If you did not get a chance to read Grayson’s post from a few weeks back on Why Credit Cards are not Evil, then go ahead and check it out. I forgive you. 😉 That post spawned a few interesting comments, as I expected it would, as well as an email exchange between Grayson and a reader.

My desire isn’t to rehash the issue, but really to cover it from a different angle. First off, let me disclose that I am speaking as someone who had $25,000 in credit card debt…and it was 15 years ago to boot. That said, I don’t know what it would equate to in current day dollars, but the fact is I love using credit cards. Before you decide to chuck a digital stone at me, hear me out.

Growing Your Wealth Means Using Applicable Tools

Seeing as we’re all about helping you grow your wealth on this site, part of that is about using tools. I don’t know about you, but I don’t know everything (though my wife may say I claim that I do) nor do I have all the resources needed to accomplish what I want. That is where tools come in.

Think of it like investing in the stock market. I’m a dork, so I’d love to spend hours a day pouring over company annual reports to decide which ones I should invest in. There is a problem with that though…I have a life and a business that I help run, so I don’t have that kind of time. Instead of wasting all that time, I use stock screeners to help me narrow down what might be a justifiable investment for me in a fraction of the time. I believe the same argument could be made by using index funds as well. I love those tools because they save me considerable time.
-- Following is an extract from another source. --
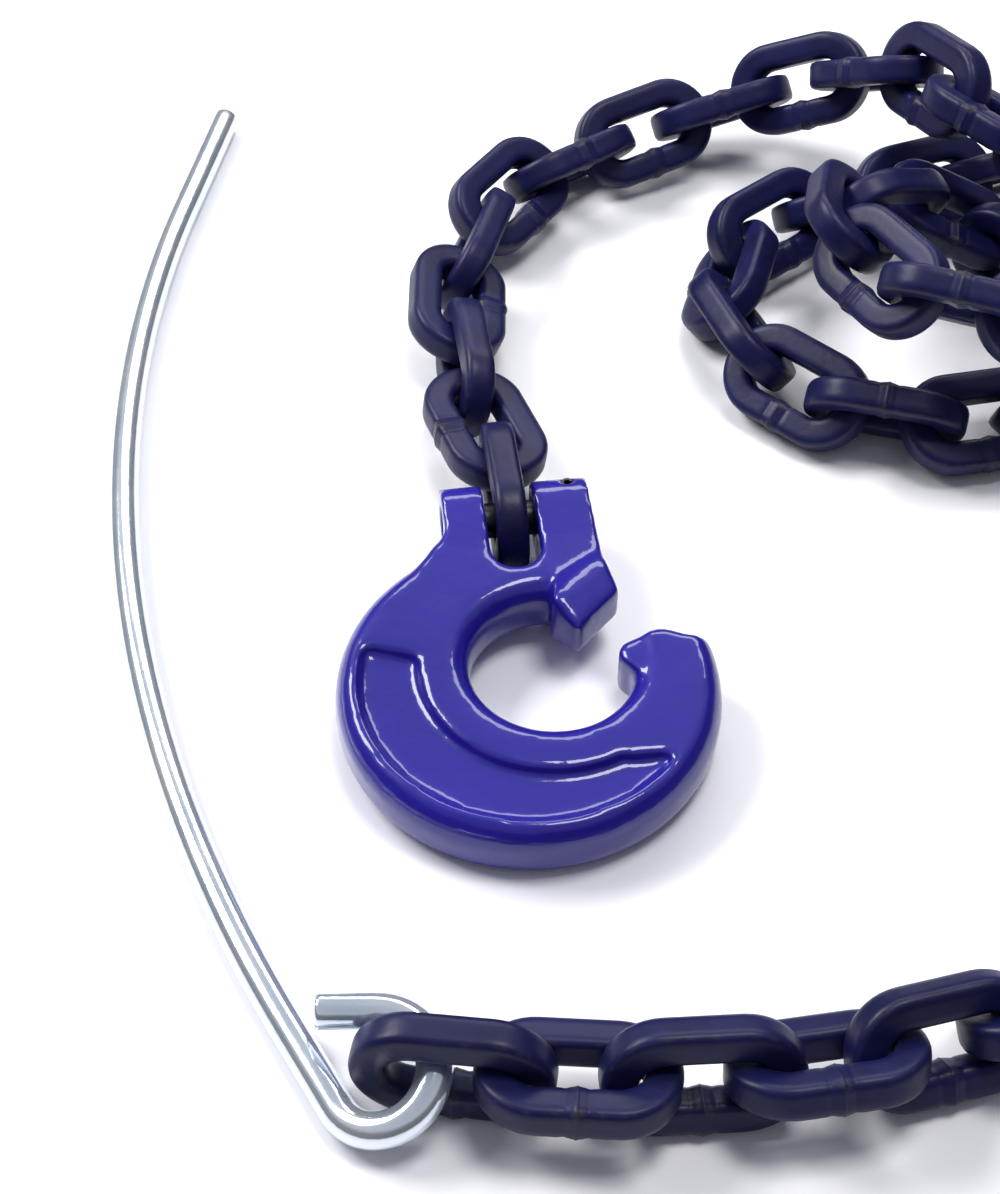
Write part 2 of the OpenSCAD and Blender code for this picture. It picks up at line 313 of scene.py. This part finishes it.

I think of credit cards sort of in the same light. They’re a tool that my family uses to help grow our wealth, which I’ll get into a little more below. With that being said, I love credit cards because they’re a part of an overall financial toolbox that help my family accomplish the things we want.

Credit Cards Offer Protection

A more practical reason why I love using credit cards is the protections they often offer. I know that sounds a bit odd since we tend to view credit card companies as villainous leaches who never give. However many, though not all, credit card issuers offer numerous hidden benefits.

Have you ever purchased something that is defective or had a dispute with a vendor and needed a refund? Many credit card companies will step in and work on your behalf. If you use cash or a debit card, you’d possibly be out that money until you get it resolved…if that happens. It is important to point out though, that these protections vary by bank, but many credit cards do offer quite a bit in terms of purchase protection.

This is close to protection, but have you ever tried to book a hotel, rent a car or anything else travel related using cash or a debit card? It can be a hassle, to say the least. If you use a debit card then they put a hold on your account which means I get to wait until the hold falls off. What I love about using credit cards in this situation though is you don’t deal with that at all whatsoever. You simply use the credit card and everyone goes on their merry way. No need to worry about if you have enough cash in your account or anything like that. That, of course, is assuming you pay your card off each month though. 🙂

Credit Cards Provide Me Free Money

I saved this one for last…on purpose. 🙂  Likely the main reason why I love using credit cards, like the US Air credit card, is the benefits I get out of them. Some make the argument that churning credit cards is only going to tempt you to spend foolishly. I get that and can see how it would be a temptation. If you deal with that then churning credit cards is NOT for you.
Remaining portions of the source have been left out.